1992 febbraio 2 Il resto è inganno
1992 febbraio 2 – Il resto è inganno
La sera dell’ultimo giorno del 1991 Cossiga aveva taciuto o, meglio, magistralmente utilizzato tre
minuti in Tv per votarsi al silenzio. Un’esternazione senza sonoro, ma non per questo meno politica.
Con un mese di ritardo, e a due dalle elezioni, il Capo dello Stato rivela il non-detto. Sembra sincero
quando afferma di non voler interferire con il voto; ha quasi l’aria, per vezzo narcisistico, di non voler
buttare nel cestino una riflessione sulla quale aveva lavorato con cura.
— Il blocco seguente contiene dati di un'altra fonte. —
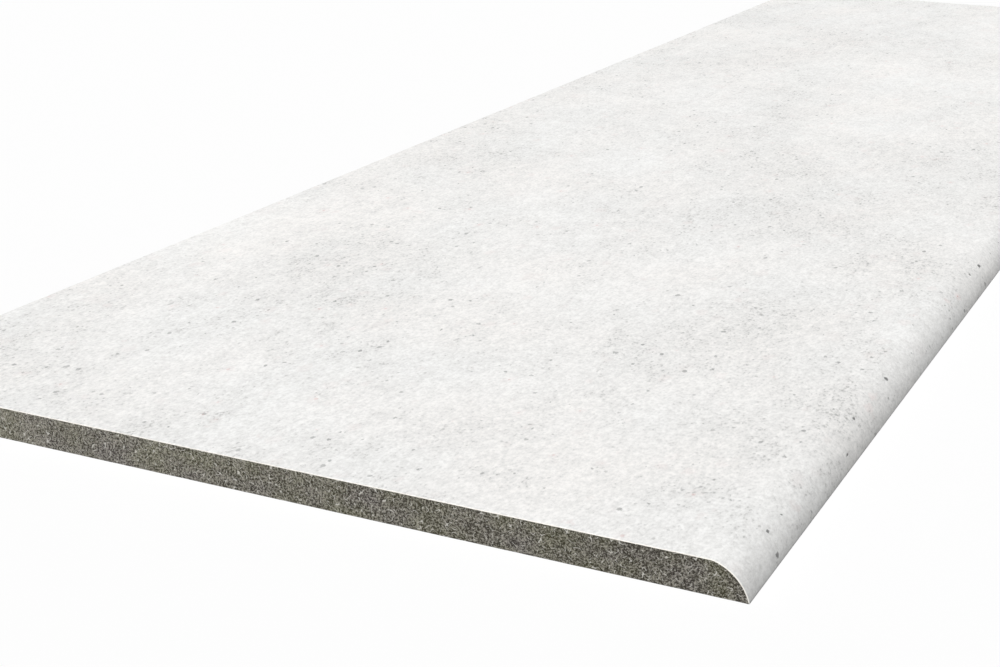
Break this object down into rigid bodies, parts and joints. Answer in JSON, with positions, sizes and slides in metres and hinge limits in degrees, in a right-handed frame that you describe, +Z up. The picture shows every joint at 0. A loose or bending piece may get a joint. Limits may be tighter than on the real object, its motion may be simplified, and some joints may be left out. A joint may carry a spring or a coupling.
{
  "type": "stair tread tile",
  "caption": "Long flat porcelain stair tread tile with a rounded nose along its front edge and a keyed underside for mortar.",
  "frame": {"origin": "on the floor plane, under the middle of the tile's box", "axes": "+X along the tread, +Y from the nose to the back edge, +Z up out of the walked face"},
  "size_m": [1.2, 0.3499, 0.012],
  "materials": {
    "stone_look_glaze": "matt, pale stone look with fine grey and few red specks",
    "porcelain_body": "raw, sawn, fine-grained dark grey"
  },
  "bodies": {
    "root": {"tread_tile": "stone_look_glaze"}
  },
  "joints": []
}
Qui riappare il Cossiga che serve al Paese anche a mandato pressochè scaduto. Un Capo dello Stato
senza tic e strepiti che ragiona sui guasti e sulle potenzialità del nostro sistema. Questo Cossiga non
può essere “frainteso” da nessuno se non per partito preso, veleno che a minuscole dosi finisce con
l’esacerbare la dialettica a viso aperto su cui si fondano le buone democrazie.
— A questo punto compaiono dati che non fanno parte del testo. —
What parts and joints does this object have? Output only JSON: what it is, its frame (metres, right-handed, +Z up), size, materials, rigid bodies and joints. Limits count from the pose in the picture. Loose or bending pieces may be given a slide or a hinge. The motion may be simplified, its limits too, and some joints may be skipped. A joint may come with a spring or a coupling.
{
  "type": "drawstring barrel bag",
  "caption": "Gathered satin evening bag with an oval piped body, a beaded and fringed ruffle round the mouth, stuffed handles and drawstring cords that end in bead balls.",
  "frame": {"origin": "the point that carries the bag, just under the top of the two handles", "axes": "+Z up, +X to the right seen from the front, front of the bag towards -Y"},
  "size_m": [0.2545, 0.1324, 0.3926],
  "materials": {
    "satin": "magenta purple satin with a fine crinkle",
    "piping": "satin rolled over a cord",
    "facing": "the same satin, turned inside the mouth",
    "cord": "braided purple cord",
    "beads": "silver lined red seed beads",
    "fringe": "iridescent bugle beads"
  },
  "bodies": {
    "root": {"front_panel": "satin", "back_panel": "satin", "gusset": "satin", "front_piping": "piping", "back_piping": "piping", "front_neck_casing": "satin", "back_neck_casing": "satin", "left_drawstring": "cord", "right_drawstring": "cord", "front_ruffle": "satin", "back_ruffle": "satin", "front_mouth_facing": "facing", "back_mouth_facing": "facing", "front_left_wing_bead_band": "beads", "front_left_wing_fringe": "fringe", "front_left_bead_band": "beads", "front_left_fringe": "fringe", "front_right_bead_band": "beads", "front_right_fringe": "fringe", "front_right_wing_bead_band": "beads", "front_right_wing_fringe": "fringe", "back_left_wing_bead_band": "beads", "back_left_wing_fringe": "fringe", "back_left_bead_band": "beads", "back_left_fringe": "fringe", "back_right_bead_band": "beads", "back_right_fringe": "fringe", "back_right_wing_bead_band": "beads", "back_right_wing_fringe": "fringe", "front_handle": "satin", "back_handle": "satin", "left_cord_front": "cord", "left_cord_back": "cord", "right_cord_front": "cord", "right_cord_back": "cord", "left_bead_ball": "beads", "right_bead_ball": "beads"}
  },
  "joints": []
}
Cossiga non fa che ribadire la richiesta più esplosiva che sale dall’opinione pubblica: “una vasta e
coraggiosa riforma, presto e bene”. Una riforma che, per far funzionare la disastrata macchina
dell’amministrazione pubblica, deve a nostro avviso drasticamente riequilibrare gli stessi poteri fra
Stato, Regioni e Comuni.
Pur non inventando nulla, Cossiga avverte anche che giocare come ai vecchi tempi sulle parole
“destra” e “sinistra” rischia oggi di mummificare il cambiamento. Le parole richiedono coraggio,
purezza d’animo; abbiamo la nausea dei significati doppi e tripli, dei pasticci sistematici.
Noi non crediamo che si possa spegnere alla leggera il televisore quando Cossiga batte certi chiodi.
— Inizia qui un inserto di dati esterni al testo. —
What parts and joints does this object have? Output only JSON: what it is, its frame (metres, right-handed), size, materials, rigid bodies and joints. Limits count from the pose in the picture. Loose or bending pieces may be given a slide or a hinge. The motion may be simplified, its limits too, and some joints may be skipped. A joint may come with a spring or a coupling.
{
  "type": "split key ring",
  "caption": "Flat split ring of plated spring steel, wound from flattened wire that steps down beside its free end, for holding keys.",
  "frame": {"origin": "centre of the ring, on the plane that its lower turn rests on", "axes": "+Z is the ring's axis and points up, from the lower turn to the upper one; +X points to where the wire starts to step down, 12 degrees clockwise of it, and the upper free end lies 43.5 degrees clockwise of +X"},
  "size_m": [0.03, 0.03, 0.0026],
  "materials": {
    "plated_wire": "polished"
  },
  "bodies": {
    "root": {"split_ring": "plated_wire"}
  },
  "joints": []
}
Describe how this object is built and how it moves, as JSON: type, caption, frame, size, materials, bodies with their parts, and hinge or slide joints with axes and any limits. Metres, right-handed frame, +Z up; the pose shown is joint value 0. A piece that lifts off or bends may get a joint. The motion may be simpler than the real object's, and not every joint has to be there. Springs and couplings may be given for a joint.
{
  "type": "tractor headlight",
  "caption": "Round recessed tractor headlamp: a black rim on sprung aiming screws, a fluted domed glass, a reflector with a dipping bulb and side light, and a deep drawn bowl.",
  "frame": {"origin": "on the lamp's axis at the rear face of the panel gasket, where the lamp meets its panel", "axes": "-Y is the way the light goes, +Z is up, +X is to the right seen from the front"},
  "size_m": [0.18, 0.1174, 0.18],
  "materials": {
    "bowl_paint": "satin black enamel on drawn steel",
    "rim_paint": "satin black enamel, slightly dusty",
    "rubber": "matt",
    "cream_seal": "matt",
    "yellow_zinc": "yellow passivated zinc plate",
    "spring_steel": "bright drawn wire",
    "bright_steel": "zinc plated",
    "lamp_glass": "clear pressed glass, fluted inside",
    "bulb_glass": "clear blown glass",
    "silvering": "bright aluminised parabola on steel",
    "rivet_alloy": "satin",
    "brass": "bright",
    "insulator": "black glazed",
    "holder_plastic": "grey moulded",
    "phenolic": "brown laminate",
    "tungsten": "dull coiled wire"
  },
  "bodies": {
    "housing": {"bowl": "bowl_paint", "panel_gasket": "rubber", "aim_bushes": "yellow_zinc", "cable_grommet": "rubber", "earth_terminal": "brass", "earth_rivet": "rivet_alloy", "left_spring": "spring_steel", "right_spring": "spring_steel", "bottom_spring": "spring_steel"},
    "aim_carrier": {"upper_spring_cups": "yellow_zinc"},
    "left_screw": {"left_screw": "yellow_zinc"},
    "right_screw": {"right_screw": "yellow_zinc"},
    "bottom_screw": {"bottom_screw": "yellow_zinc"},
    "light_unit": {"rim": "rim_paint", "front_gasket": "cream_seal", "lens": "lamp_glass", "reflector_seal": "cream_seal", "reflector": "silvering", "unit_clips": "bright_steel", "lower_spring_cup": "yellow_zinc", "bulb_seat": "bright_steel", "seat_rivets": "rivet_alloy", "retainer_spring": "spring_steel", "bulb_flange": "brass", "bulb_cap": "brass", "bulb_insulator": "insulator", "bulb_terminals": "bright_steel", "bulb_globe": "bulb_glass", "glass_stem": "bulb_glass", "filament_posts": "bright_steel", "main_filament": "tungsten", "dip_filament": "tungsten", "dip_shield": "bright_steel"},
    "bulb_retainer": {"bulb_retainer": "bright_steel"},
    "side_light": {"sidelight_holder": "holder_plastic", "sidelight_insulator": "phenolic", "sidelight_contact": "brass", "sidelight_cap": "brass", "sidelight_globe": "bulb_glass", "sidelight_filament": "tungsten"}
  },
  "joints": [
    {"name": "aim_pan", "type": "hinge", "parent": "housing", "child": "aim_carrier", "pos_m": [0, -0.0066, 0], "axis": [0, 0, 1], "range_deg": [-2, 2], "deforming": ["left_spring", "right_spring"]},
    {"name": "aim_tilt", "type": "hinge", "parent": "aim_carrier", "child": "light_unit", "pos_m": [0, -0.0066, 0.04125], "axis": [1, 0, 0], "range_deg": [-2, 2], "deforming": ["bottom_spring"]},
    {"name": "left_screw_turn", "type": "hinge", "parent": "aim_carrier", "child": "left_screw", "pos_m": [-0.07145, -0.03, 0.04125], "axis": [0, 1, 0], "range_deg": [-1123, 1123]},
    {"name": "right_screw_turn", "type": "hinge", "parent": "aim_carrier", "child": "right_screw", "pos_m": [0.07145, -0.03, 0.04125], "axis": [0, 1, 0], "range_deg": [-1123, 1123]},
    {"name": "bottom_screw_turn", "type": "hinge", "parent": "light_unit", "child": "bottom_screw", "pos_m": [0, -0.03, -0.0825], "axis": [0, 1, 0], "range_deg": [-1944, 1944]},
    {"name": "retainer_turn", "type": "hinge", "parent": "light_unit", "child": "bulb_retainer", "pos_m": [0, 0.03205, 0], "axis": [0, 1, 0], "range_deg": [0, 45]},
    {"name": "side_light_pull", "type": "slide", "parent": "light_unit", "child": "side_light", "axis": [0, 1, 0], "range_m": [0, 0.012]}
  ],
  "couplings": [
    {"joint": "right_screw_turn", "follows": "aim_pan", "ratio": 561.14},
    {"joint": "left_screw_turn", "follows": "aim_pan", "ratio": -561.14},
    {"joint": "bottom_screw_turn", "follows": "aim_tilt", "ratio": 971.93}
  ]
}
Perché questo è davvero un “momento magico”, come l’ha definito. Un momento in cui i travestiti
della politica fanno autentici miracoli per restare a galla con la loro mediocrità, l’arrivismo, le ruberie,
i privilegi e le bugie. Ma il momento magico, per far esplodere tute le contraddizioni di un sistema
da ricostruire, non da correggere. Questo è il punto; il resto è inganno, paura compromissoria,
incapacità di cogliere il nuovo.
Perché sono terrorizzati dai referendum, dall’appello agli onesti, dal patto che anteponga la fedeltà
verso le riforme alla disciplina di partito? Perché, visti dai bunker della partitocrazia e degli affari,
appaiono come tanti lampi rivoluzionari.
Ma dovranno farci il callo. Il 5 aprile e ben oltre.